Very low protein diet — Good for health?
What are the consequences to having a diet too low in protein?
Beans, seafood, poultry, meat, and eggs: these are just a few foods that provide dietary protein. Protein is a macromolecule made up of nitrogen and a varying number of amino acids that helps human bodies carry out a number of essential functions, including digestion, metabolic processes, nutrient absorption, and the concentration of blood glucose. Unless medically indicated, a low-protein pattern of eating may cause a number of health problems — such as malnourishment, stunted growth, and cardiovascular issues — and therefore isn’t recommended.
Although some proteins occur naturally in the body, people require additional protein from foods they eat to function appropriately. When eating, protein from food sources are broken down into amino acids in your gastrointestinal (GI) tract. GI functioning relies on the energy, carbon, and nitrogen produced from this breakdown. The amino acids that aren’t being utilized in the GI tract move through the body’s portal vein and contribute to other key metabolic processes.
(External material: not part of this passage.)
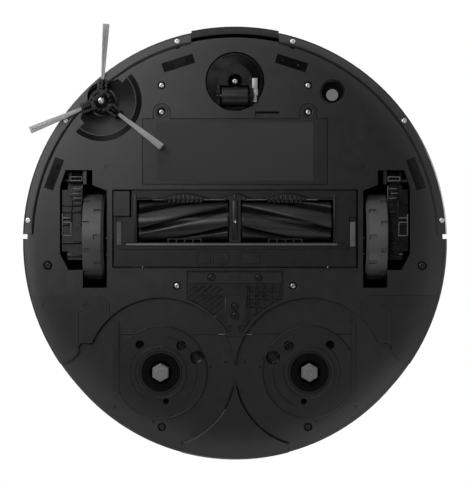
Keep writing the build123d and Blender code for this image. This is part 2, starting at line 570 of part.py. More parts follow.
# ---- rear port --------------------------------------------------------------------------
def make_rear_port():
    z0, z1 = BASE_Z + 1.0, BASE_Z + SKIN
    with BuildPart() as frame:
        block(-PORT_X + 0.3, PORT_X - 0.3, -77.5, PORT_Y1 - 0.3, z0, z1)
        for side in (1, -1):
            post(side * MOP_X, MOP_Y, MOP_RECESS_R + 2.8, z0 - 1, z1 + 1, Mode.SUBTRACT)
        # square cells on one side, slanted ribs on the other
        for row in range(3):
            for column in range(4):
                x, y = -12.6 - 6.4 * column, -40.5 - 6.4 * row
                if (x + MOP_X)**2 + (y - MOP_Y)**2 > (MOP_RECESS_R + 7.0)**2:
                    block(x - 2.4, x + 2.4, y - 2.4, y + 2.4, z0, z0 + 1.2, Mode.SUBTRACT)
                    with Locations(Location((-x, y, z0 + 0.6), (0, 0, 38))):
                        Box(5.6, 3.2, 1.2, mode=Mode.SUBTRACT)
    save(frame, "port_frame")
    with BuildPart() as bar:
        block(-38.6, 38.6, -35.2, -26.1, BASE_Z - 0.2, z0)
        for x in (-33.0, -4.3, 3.6, 32.0):
            post(x, -30.4, 0.9, BASE_Z - 0.2, BASE_Z + 0.4, Mode.SUBTRACT)
    save(bar, "port_bar")
    with BuildPart() as plate:
        block(-9.3, 9.3, -70.2, -45.6, BASE_Z - 0.2, z0)
        block(-8.0, 8.0, -79.0, -75.7, BASE_Z - 1.0, BASE_Z)
        block(-3.0, 3.0, -76.0, -70.0, BASE_Z - 0.6, BASE_Z)
    save(plate, "port_plate")


# ---- caster and side brush --------------------------------------------------------------
def make_caster():
    roller_y = CASTER_Y - CASTER_TRAIL
    with BuildPart() as socket:
        post(0, CASTER_Y, CASTER_R + 3.5, BASE_Z + SKIN, 30.0)
        post(0, CASTER_Y, CASTER_R + 1.1, BASE_Z, 24.0, Mode.SUBTRACT)
        post(0, CASTER_Y, 6.05, 20, 31, Mode.SUBTRACT)
    save(socket, "caster_socket")
    with BuildPart() as fork:
        post(0, CASTER_Y, CASTER_R, BASE_Z, 20.0)
        with Locations((0, CASTER_Y, (CASTER_TOP_Z + BASE_Z) / 2)):
            Cone(CASTER_TOP_R, CASTER_R - 0.4, BASE_Z - CASTER_TOP_Z)
        post(0, CASTER_Y, 6.0, 20.0, 29.6)
        for side in (1, -1):
            block(side * 12.2, side * 15.2, roller_y - 4.5, roller_y + 6.5, 5.6, 11.0)
            axle(side * 12.2, side * 15.2, roller_y, ROLLER_R, 3.6)
        block(-12.0, 12.0, roller_y - 8.8, roller_y + 8.8, 0, 17.4, Mode.SUBTRACT)
        axle(-16, 16, roller_y, ROLLER_R, 2.05, Mode.SUBTRACT)
        # deep pocket that the swivel screw sits in
        post(0, CASTER_Y, 5.6, 0, 16.0, Mode.SUBTRACT)
    save(fork, "caster_fork")
    with BuildPart() as wheel:
        axle(-ROLLER_HALF, ROLLER_HALF, roller_y, ROLLER_R, ROLLER_R)
        fillet(wheel.edges().filter_by(GeomType.CIRCLE), 1.0)
        axle(-14.8, 14.8, roller_y, ROLLER_R, 2.0)
    save(wheel, "caster_roller")


def make_side_brush():
    with BuildPart() as hub:
        post(SIDE_X, SIDE_Y, 10.5, HUB_Z0, HUB_Z1)
        fillet(hub.faces().sort_by(Axis.Z)[0].edges(), 2.0)
        post(SIDE_X, SIDE_Y, 4.0, HUB_Z1, 22.0)
        for angle in ARM_ANGLES:
            with Locations(Location((SIDE_X, SIDE_Y, HUB_Z0 + 1.4), (0, 0, angle))):
                with Locations((BRISTLE_R0 / 2 + 2, 0, 0)):
                    Box(BRISTLE_R0 - 4, 8.4, 2.8)
        post(SIDE_X, SIDE_Y, 3.0, HUB_Z0 - 1, HUB_Z0 + 1.4, Mode.SUBTRACT)
    save(hub, "side_brush_hub")
    with BuildPart() as tufts:
        for angle in ARM_ANGLES:
            direction = Vector(cos(radians(angle)), sin(radians(angle)), 0)
            centre = Vector(SIDE_X, SIDE_Y, 0)
            near = centre + direction * (BRISTLE_R0 + 0.3) + Vector(0, 0, 7.4)
            far = centre + direction * BRISTLE_R1 + Vector(0, 0, 2.6)
            across = Vector(-direction.Y, direction.X, 0)
            with BuildSketch(Plane(origin=near, x_dir=across, z_dir=far - near)) as root:
                Rectangle(2.9, 1.8)
            with BuildSketch(Plane(origin=far, x_dir=across, z_dir=far - near)) as tip:
                Rectangle(6.4, 1.0)
            loft([root.sketch, tip.sketch])
    save(tufts, "side_brush_bristles")
    with BuildPart() as motor:
        post(SIDE_X, SIDE_Y, 6.0, RECESS_Z + 2.5, 26.0)
        post(SIDE_X - 12, SIDE_Y - 12, 14.0, RECESS_Z + 2.5, 50.0)
        post(SIDE_X, SIDE_Y, 4.1, 10, 24.0, Mode.SUBTRACT)
    save(motor, "side_brush_motor")


# ---- drive wheels -----------------------------------------------------------------------
def make_drive_wheel(side, suffix):
    with BuildPart() as arm:
        axle(side * ARM_X0, side * ARM_X1, PIVOT_Y, PIVOT_Z, 7.5)
        slab_side = [(PIVOT_Y, PIVOT_Z + 7.5), (PIVOT_Y + 3, PIVOT_Z - 6.8), (WHEEL_Y - 19, 14.5),
                     (WHEEL_Y - 21, 30.0), (WHEEL_Y, 56.0)]
        with BuildSketch(Plane(origin=(side * ARM_X0, 0, 0), x_dir=(0, 1, 0), z_dir=(1, 0, 0))) as profile:
            with BuildLine():
                Polyline(*slab_side, close=True)
            make_face()
        extrude(profile.sketch, amount=side * (ARM_X1 - ARM_X0))
        axle(side * ARM_X0, side * ARM_X1, PIVOT_Y, PIVOT_Z, 2.6, Mode.SUBTRACT)
        # the well narrows towards both ends
        block(side * 138.4, side * 150, 42.0, 70, 0, 60, Mode.SUBTRACT)
        block(side * 138.4, side * 150, -40, -9.0, 0, 60, Mode.SUBTRACT)
        block(side * (ARM_X0 - 1), side * (ARM_X1 + 1), 45.5, 60, 10, PIVOT_Z - 1.5, Mode.SUBTRACT)
        axle(side * (ARM_X0 - 1), side * (ARM_X0 + 8), WHEEL_Y, WHEEL_R, 4.05, Mode.SUBTRACT)
        axle(side * (ARM_X0 + 10), side * (ARM_X1 + 1), WHEEL_Y - 2, 34.0, 15.2, Mode.SUBTRACT)
    save(arm, f"suspension_arm_{suffix}")
    with BuildPart() as gearbox:
        axle(side * (ARM_X0 + 10.1), side * (ARM_X1 - 1.2), WHEEL_Y - 2, 34.0, 15.0)
    save(gearbox, f"wheel_motor_{suffix}")
    with BuildPart() as tyre:
        axle(side * WHEEL_X0, side * WHEEL_X1, WHEEL_Y, WHEEL_R, WHEEL_R)
        rims = tyre.edges().filter_by(GeomType.CIRCLE).sort_by(Axis.X)
        chamfer(rims[0] if side > 0 else rims[-1], 2.2)
        fillet(rims[-1] if side > 0 else rims[0], 0.6)
        axle(side * (WHEEL_X0 - 1), side * (WHEEL_X1 + 1), WHEEL_Y, WHEEL_R, 29.5, Mode.SUBTRACT)
        with BuildPart(mode=Mode.PRIVATE) as lugs:
            for row, shift in ((WHEEL_X0 + 5.2, 18.0), (WHEEL_X1 - 2.6, 0.0)):
                for step in range(10):
                    angle = shift + 36.0 * step
                    spot = Plane(origin=(side * row, WHEEL_Y + WHEEL_R * cos(radians(angle)),
                                         WHEEL_R + WHEEL_R * sin(radians(angle))),
                                 x_dir=(1, 0, 0), z_dir=(0, cos(radians(angle)), sin(radians(angle))))
                    with Locations(spot.location):
                        Box(5.8, 3.8, 3.0)
        add(lugs.part, mode=Mode.SUBTRACT)
    save(tyre, f"tyre_{suffix}")
    with BuildPart() as hub:
        axle(side * (WHEEL_X0 + 0.8), side * (WHEEL_X1 - 0.4), WHEEL_Y, WHEEL_R, 29.5)
        axle(side * (WHEEL_X0 - 1), side * (WHEEL_X0 + 4), WHEEL_Y, WHEEL_R, 24.0, Mode.SUBTRACT)
        axle(side * (WHEEL_X0 + 2.0), side * (ARM_X0 + 6), WHEEL_Y, WHEEL_R, 4.0)
    save(hub, f"wheel_hub_{suffix}")


# ---- top side and inner machinery -------------------------------------------------------
def make_lidar():
    with BuildPart() as turret:
        post(0, LIDAR_Y, LIDAR_R, DECK_TOP, 85.0)
        post(0, LIDAR_Y, LIDAR_R - 10, DECK_TOP - 1, 86, Mode.SUBTRACT)
        with Locations((0, LIDAR_Y, 88.5)):
            with PolarLocations(LIDAR_R - 4, 3, start_angle=30):
                Cylinder(2.5, 7.0)
        post(0, LIDAR_Y, LIDAR_R - 1, 92.0, 97.0)
        fillet(turret.faces().sort_by(Axis.Z)[-1].edges(), 2.0)
    save(turret, "lidar_turret")
    with BuildPart() as rotor:
        post(0, LIDAR_Y, 30.0, 81.0, 91.4)
        post(0, LIDAR_Y, 6.0, 62.1, 81.0)
        for x in (-12.0, 10.0):
            with Locations(Location((x, LIDAR_Y + 28, 87.0), (90, 0, 0))):
                Cylinder(3.6, 10.0, mode=Mode.SUBTRACT)
    save(rotor, "lidar_rotor")
    with BuildPart() as base:
        post(0, LIDAR_Y, 34.0, 60.0, SHELL_TOP)
        post(0, LIDAR_Y, 32.0, 62.0, SHELL_TOP, Mode.SUBTRACT)
    save(base, "lidar_base")


def make_lid_and_buttons():
    with BuildPart() as lid:
        block(-LID_X + 0.5, LID_X - 0.5, LID_Y0 + 0.5, LID_Y1 - 0.5, SHELL_TOP + 0.4, DECK_TOP)
        fillet(lid.faces().sort_by(Axis.Z)[-1].edges(), 0.8)
        block(-20, 20, LID_Y1 - 8, LID_Y1 + 1, DECK_TOP - 1.2, DECK_TOP, Mode.SUBTRACT)
        for side in (1, -1):
            axle(side * (LID_X - 4), side * (LID_X - 0.15), LID_Y0 + 3, DECK_TOP - 1.4, 1.0)
    save(lid, "top_lid")
    for x, name in ((-16.0, "power_button"), (16.0, "home_button")):
        with BuildPart() as button:
            post(x, 96.0, 8.0, SHELL_TOP + 0.9, DECK_TOP + 0.5)
            fillet(button.faces().sort_by(Axis.Z)[-1].edges(), 0.5)
            post(x, 96.0, 2.5, 70.0, SHELL_TOP + 0.9)
        save(button, name)


def make_dust_path():
    with BuildPart() as dust_bin:
        block(-68, 68, -62.0, -8.5, 26.0, 74.0)
        block(-66, 66, -60.0, -10.5, 28.0, 72.0, Mode.SUBTRACT)
        block(-38, 38, -12, -8, 28.5, 35.0, Mode.SUBTRACT)
        block(-70, -64, -50.0, -20.0, 40.0, 66.0, Mode.SUBTRACT)
    save(dust_bin, "dust_bin")
    with BuildPart() as filter_frame:
        block(-72.0, -68.0, -52.0, -18.0, 38.0, 68.0)
        for fold in range(6):
            block(-72.0, -69.0, -49.0 + 5 * fold, -46.5 + 5 * fold, 41.0, 65.0, Mode.SUBTRACT)
    save(filter_frame, "dust_filter")
    with BuildPart() as housing:
        post(FAN_X, FAN_Y, FAN_R, 20.0, 62.0)
        post(FAN_X, FAN_Y, FAN_R - 2, 22.0, 60.0, Mode.SUBTRACT)
        post(FAN_X, FAN_Y, 10.0, 59.0, 63.0, Mode.SUBTRACT)
        block(FAN_X + 18, FAN_X + 26, FAN_Y - 8, FAN_Y + 8, 40.0, 56.0, Mode.SUBTRACT)
    save(housing, "fan_housing")
    with BuildPart() as impeller:
        post(FAN_X, FAN_Y, 17.0, 44.0, 46.0)
        post(FAN_X, FAN_Y, 6.0, 22.5, 56.0)
        with Locations((FAN_X, FAN_Y, 49.5)):
            with PolarLocations(10.6, 9):
                Box(12.0, 1.4, 9.0)
    save(impeller, "fan_impeller")


make_chassis_base()
make_screws()
make_corner_panel(1, "corner_panel_left")
make_corner_panel(-1, "corner_panel_right")
make_mop_drive(1, "mop_cover_left")
make_mop_drive(-1, "mop_cover_right")
make_mop_details()
make_rear_shell()
make_top_shell()
make_bumper()
make_battery()
make_sensors()
make_brush_chamber()
make_brush()
make_guard()
make_rear_port()
make_caster()
make_side_brush()
make_drive_wheel(1, "left")
make_drive_wheel(-1, "right")
make_lidar()
make_lid_and_buttons()
make_dust_path()
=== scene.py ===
import json
import random
from math import atan2, cos, pi, radians, sin

import bmesh
import bpy
from mathutils import Matrix, Vector


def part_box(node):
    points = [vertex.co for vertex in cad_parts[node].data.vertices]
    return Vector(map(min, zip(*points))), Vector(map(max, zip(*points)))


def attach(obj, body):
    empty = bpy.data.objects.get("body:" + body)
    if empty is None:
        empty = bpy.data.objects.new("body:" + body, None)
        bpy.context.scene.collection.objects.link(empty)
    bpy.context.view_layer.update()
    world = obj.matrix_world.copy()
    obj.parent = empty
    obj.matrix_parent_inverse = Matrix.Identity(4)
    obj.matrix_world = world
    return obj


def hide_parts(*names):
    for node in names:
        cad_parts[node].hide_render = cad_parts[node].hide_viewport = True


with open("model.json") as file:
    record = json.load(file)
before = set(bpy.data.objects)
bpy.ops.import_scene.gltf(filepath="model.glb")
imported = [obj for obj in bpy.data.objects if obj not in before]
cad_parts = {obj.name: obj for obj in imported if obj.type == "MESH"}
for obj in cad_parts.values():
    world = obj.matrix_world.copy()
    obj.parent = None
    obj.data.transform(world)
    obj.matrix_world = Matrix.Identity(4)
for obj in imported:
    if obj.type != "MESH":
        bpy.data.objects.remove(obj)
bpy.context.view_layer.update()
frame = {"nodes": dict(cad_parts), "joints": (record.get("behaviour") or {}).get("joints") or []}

rng = random.Random(7)
MM = 0.001
joints = {joint["name"]: joint for joint in frame["joints"]}


# ---- places read from the frame, in metres ---------------------------------------------
def middle(node):
    low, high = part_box(node)
    return (Vector(low) + Vector(high)) / 2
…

It’s good to know that dietary proteins are also used to breakdown other essential nutrients in the small intestine (such as vitamin A and iron), and in making sure those nutrients and other molecules are then absorbed in the bloodstream.
Given dietary proteins’ role in many physiological processes, a low-protein pattern of eating may lead to a number of health problems. Since protein contributes to nutrient absorption, the body may not be receiving other necessary vitamins and minerals if the foods consumed are insufficient in protein. Without consuming protein-rich foods, other nutrients found in these foods, such as niacin, thiamin, riboflavin, B12, B6, iron, zinc, and calcium, among others may also be deficient (depending on what foods are missing from your pattern of eating). The effects of prolonged low-protein patterns of eating may eventually manifest into impaired immune function and irregularities in other bodily functions. For example, individuals with a protein-deficient pattern of eating may become undernourished and physically weak. They're also at a higher risk of contracting an infectious disease, developing cardiovascular issues such as hypertension or heart failure, anemia, insomnia, stunted growth and impaired cognitive development in young people.
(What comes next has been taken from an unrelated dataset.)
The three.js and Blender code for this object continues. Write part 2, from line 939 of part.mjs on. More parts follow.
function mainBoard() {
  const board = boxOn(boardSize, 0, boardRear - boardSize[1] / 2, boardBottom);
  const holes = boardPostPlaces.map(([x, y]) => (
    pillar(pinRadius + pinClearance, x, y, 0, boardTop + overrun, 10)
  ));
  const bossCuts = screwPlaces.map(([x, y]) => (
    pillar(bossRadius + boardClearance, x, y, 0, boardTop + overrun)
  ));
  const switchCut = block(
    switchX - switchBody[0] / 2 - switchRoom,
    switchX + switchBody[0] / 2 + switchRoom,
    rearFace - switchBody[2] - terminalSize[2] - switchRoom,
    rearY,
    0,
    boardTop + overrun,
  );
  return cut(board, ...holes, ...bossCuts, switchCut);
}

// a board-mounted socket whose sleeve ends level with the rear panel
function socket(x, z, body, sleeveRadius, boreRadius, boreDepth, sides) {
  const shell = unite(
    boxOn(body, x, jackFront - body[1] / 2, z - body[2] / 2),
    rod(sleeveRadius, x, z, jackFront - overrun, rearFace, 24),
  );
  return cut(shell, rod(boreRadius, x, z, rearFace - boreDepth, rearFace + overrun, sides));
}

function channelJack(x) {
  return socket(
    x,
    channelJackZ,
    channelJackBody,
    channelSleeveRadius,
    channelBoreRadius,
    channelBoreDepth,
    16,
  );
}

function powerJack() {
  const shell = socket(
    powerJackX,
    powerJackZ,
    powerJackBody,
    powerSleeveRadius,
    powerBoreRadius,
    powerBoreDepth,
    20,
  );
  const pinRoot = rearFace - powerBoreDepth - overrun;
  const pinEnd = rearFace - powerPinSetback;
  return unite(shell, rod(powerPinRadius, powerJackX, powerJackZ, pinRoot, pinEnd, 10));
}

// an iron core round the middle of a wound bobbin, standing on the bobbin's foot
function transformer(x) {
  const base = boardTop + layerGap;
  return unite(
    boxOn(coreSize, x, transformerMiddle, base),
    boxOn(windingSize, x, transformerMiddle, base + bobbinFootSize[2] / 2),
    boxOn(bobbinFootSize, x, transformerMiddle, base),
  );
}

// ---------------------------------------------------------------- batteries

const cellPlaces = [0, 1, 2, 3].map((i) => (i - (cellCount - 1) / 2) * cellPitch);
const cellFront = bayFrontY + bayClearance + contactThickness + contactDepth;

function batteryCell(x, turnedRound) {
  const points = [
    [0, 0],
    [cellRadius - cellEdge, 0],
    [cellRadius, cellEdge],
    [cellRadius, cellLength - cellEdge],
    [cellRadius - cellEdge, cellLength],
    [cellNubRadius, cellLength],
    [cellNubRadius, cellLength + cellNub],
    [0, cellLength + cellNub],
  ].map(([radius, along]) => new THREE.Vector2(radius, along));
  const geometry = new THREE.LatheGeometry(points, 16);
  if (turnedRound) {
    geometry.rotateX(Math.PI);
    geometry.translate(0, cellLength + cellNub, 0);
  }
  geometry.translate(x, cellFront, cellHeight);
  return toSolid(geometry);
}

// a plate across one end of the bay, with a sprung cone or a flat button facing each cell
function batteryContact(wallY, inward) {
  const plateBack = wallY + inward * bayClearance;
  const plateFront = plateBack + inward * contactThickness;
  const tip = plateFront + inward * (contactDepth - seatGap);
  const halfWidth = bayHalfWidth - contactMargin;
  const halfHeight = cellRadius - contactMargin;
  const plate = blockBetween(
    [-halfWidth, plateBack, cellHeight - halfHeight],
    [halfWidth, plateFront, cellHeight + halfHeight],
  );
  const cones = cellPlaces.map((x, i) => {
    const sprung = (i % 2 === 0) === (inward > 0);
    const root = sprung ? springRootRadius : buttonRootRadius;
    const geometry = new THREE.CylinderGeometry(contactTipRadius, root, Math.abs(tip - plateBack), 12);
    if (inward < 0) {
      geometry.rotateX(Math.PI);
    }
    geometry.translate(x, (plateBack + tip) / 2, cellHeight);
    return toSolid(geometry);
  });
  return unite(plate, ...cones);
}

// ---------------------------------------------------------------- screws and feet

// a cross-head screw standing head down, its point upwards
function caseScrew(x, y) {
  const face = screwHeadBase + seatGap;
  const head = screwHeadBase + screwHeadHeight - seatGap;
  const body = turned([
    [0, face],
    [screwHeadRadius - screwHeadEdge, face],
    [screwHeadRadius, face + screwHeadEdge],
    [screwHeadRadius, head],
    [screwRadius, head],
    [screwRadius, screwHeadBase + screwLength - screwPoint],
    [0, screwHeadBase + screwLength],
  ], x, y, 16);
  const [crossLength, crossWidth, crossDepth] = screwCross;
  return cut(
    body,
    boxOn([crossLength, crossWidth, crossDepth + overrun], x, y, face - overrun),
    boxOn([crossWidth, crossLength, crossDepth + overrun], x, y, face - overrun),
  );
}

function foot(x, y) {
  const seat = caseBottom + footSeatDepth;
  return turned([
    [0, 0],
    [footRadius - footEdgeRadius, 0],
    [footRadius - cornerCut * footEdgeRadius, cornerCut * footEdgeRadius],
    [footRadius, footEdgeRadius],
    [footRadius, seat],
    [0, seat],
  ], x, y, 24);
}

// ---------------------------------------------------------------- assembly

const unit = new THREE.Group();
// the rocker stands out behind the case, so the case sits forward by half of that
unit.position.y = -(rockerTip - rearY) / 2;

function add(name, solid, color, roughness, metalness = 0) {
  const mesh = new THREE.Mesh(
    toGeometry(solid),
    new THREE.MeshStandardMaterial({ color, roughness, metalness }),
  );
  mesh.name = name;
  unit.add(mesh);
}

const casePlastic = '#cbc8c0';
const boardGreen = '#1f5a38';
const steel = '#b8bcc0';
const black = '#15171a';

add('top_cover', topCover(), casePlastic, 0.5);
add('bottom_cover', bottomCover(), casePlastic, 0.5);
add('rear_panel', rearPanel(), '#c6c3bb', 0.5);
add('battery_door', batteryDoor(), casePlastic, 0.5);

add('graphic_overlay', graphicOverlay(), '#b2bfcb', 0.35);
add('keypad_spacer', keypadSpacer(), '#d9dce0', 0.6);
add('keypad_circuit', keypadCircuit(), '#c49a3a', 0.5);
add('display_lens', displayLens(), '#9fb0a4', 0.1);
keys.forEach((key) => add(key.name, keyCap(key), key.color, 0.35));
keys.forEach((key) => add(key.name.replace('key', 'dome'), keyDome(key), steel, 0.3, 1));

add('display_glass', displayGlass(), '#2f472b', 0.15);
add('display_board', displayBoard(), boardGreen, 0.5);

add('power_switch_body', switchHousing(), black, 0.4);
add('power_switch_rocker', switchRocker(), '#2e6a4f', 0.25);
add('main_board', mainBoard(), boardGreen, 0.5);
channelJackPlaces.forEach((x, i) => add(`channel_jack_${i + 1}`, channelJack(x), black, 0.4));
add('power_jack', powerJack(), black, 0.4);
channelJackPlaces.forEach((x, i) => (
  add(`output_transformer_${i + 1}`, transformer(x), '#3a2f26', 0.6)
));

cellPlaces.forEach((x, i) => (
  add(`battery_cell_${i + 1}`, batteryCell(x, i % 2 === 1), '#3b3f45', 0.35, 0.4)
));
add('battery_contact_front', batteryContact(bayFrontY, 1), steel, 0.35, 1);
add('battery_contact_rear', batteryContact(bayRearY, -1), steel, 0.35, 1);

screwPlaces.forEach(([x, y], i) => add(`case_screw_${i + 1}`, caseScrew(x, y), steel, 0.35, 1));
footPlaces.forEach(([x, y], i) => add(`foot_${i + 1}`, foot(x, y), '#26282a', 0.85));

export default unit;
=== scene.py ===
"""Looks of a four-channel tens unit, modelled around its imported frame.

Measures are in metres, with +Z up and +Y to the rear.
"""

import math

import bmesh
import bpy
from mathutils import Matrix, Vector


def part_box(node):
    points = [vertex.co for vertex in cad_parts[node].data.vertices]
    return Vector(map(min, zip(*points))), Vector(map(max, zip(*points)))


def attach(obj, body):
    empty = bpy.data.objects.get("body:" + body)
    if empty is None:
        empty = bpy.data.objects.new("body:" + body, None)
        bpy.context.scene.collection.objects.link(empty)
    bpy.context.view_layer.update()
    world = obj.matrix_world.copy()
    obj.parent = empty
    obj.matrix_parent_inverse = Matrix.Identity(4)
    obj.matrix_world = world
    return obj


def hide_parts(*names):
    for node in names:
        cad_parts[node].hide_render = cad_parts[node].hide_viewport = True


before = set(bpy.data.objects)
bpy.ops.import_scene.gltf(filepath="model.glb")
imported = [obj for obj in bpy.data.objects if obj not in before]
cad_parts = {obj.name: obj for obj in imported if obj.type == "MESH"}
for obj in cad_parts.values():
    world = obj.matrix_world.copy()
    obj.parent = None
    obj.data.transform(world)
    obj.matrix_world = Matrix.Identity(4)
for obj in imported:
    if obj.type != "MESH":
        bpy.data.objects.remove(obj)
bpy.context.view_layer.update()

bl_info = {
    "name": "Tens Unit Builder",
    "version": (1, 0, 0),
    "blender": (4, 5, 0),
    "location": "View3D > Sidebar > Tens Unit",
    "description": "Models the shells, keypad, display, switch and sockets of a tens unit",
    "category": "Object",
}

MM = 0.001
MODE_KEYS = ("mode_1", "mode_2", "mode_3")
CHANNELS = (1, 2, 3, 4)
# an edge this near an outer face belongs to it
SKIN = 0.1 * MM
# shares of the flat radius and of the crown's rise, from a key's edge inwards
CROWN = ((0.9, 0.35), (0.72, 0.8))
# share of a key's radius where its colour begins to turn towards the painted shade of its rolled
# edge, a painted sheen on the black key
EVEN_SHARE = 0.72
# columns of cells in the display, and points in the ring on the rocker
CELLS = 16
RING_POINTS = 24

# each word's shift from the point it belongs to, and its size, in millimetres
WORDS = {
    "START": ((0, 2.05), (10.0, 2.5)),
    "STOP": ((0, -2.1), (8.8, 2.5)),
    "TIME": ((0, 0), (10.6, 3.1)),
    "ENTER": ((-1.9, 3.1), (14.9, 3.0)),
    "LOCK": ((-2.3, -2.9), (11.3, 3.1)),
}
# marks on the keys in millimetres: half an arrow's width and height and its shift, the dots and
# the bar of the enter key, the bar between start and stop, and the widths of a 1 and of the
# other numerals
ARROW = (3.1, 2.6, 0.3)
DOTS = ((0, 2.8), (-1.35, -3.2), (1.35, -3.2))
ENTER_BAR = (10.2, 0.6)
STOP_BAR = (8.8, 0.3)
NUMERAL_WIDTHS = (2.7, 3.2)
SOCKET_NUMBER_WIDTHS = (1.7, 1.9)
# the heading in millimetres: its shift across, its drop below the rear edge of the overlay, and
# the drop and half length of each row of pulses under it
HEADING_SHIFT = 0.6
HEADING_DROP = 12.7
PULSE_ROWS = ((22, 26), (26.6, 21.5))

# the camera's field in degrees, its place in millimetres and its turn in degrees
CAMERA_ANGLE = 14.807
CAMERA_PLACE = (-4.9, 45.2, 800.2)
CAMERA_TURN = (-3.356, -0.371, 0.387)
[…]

In the US, it’s rare to find protein deficiencies among the general population and, oftentimes, people struggle more with excess of protein rather than deficiency. Although cutting down on protein is typically not recommended, health care providers may endorse a low-protein diet for people dealing with kidney or intestinal dysfunction in an effort to avoid putting strain on the kidneys and GI tract. Dietary protein can be obtained from animal and plant sources. Protein recommendations vary depending on lean body mass, though experts recommend eating 0.8 grams of protein for every 1 kilogram of body weight each day. Note that this is the recommended amount if minimally active. That being said, since amino acids help with muscle processes and act as fuel during intense aerobic exercise, consider increasing the amount of daily dietary protein when being physically active.
Proteins are an integral and necessary part of physiological functioning, so kudos to you for reflecting on its impacts on your health. If you have special dietary needs and any concerns regarding your dietary protein intake, consider speaking with a registered dietitian or health care provider.